__Dataset rows__.

* * * * *

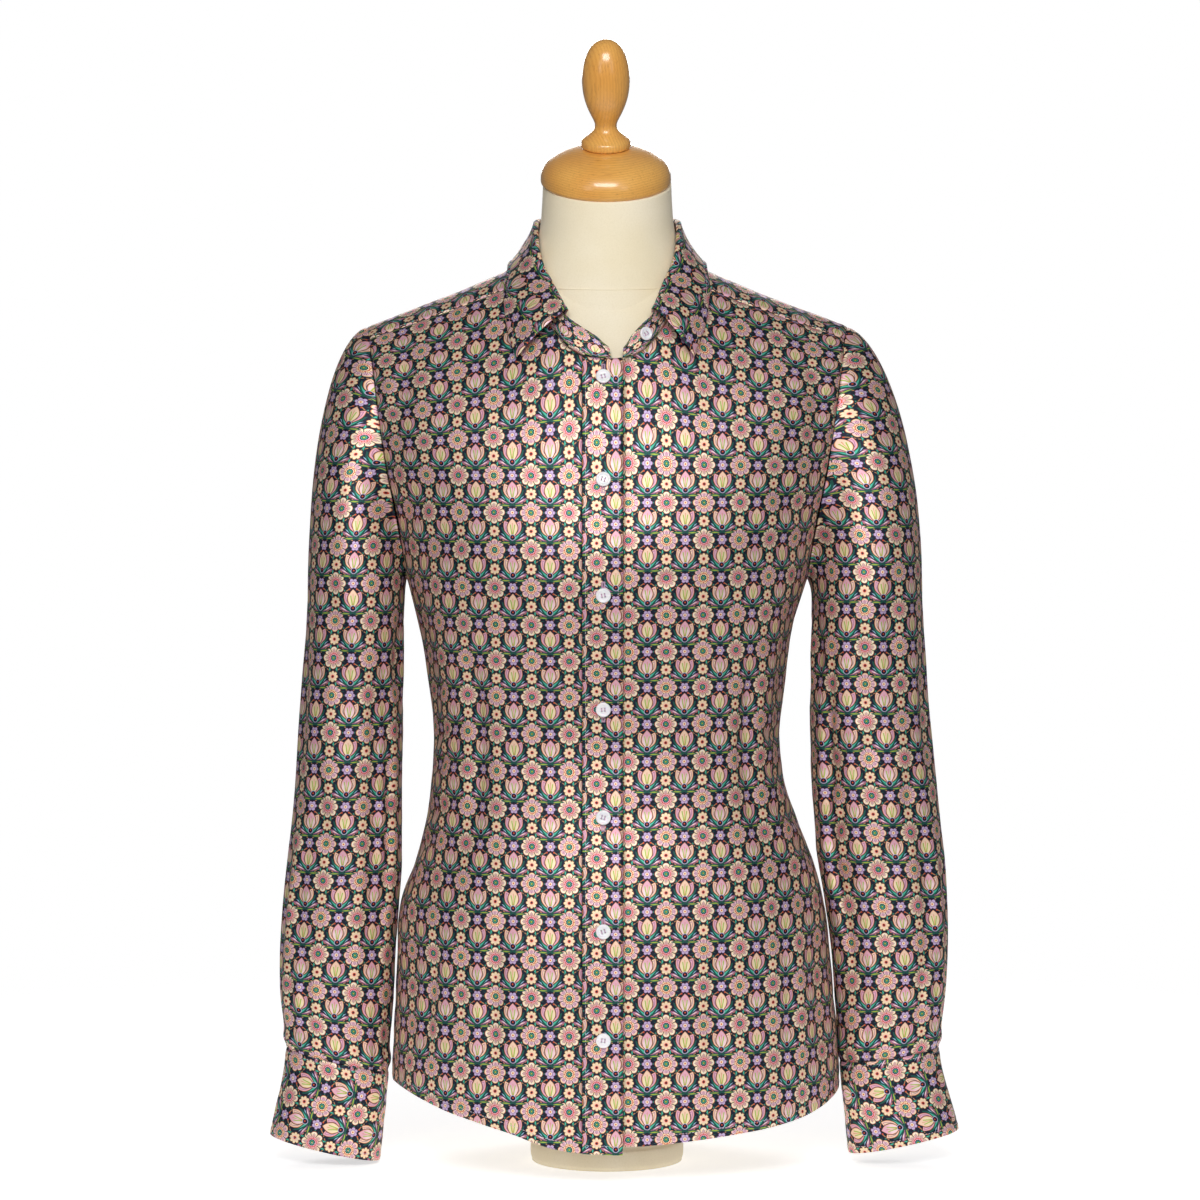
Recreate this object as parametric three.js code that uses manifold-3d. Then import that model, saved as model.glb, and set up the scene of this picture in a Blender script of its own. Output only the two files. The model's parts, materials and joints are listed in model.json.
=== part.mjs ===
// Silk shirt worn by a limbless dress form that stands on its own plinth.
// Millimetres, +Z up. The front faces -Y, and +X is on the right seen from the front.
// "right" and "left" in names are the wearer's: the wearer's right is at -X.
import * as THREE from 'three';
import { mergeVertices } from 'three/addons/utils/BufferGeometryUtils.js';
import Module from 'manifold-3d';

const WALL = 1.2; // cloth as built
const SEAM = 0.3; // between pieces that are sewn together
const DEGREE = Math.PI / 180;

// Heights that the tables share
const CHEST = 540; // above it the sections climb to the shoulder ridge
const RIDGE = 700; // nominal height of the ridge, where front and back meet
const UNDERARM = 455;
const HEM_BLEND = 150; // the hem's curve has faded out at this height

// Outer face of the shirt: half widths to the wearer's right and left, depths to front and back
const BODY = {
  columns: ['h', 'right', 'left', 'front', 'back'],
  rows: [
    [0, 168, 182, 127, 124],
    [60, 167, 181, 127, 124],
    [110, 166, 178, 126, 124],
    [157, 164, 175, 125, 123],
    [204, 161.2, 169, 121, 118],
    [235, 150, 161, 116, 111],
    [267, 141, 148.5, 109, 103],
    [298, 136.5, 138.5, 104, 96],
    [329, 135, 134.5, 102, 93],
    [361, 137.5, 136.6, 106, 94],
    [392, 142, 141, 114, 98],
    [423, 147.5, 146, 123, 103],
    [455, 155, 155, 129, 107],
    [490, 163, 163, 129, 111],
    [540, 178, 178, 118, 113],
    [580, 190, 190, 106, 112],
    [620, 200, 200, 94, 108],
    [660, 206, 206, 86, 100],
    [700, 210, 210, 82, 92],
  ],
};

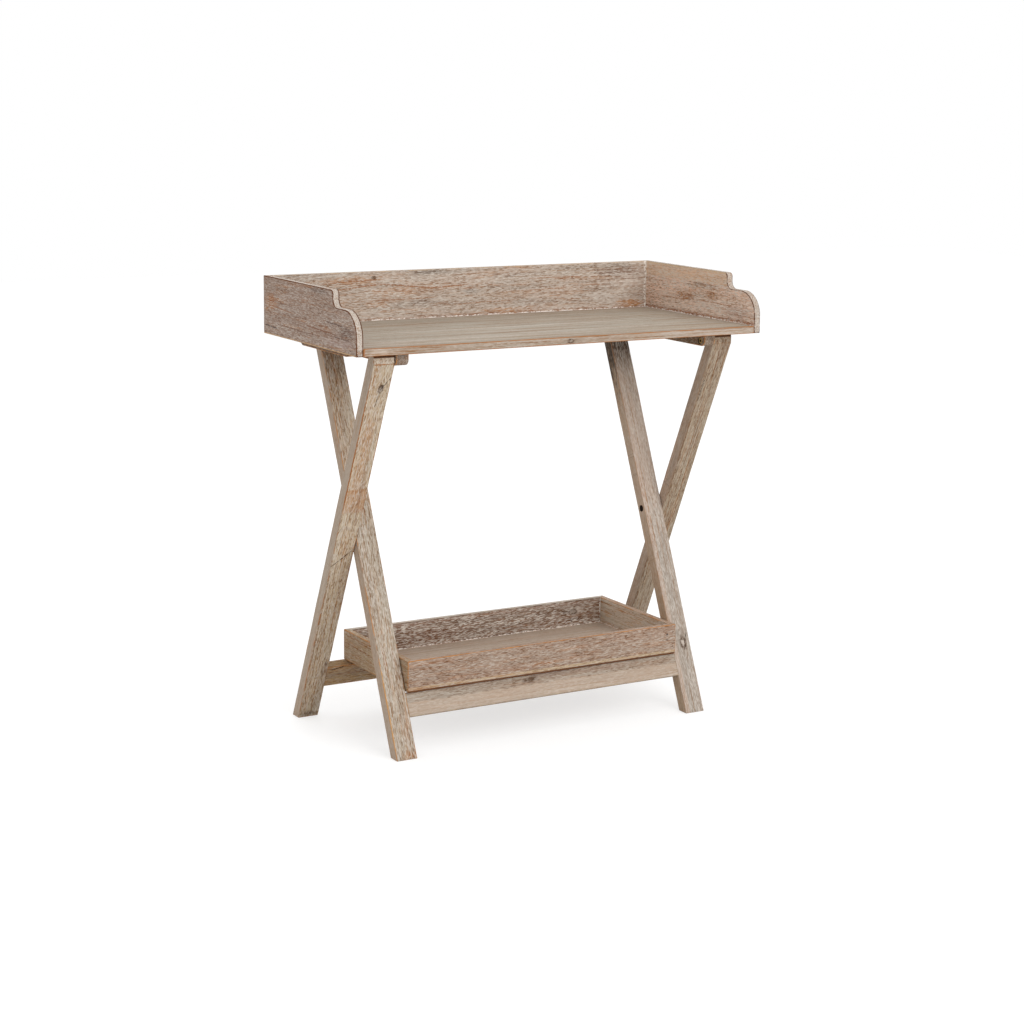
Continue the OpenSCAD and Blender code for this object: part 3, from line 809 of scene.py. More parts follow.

* * * * *

__Exercise instructions__.
List the lines that contain the word "from".

__Reply__.
// Millimetres, +Z up. The front faces -Y, and +X is on the right seen from the front.
import * as THREE from 'three';
import { mergeVertices } from 'three/addons/utils/BufferGeometryUtils.js';
import Module from 'manifold-3d';
Continue the OpenSCAD and Blender code for this object: part 3, from line 809 of scene.py. More parts follow.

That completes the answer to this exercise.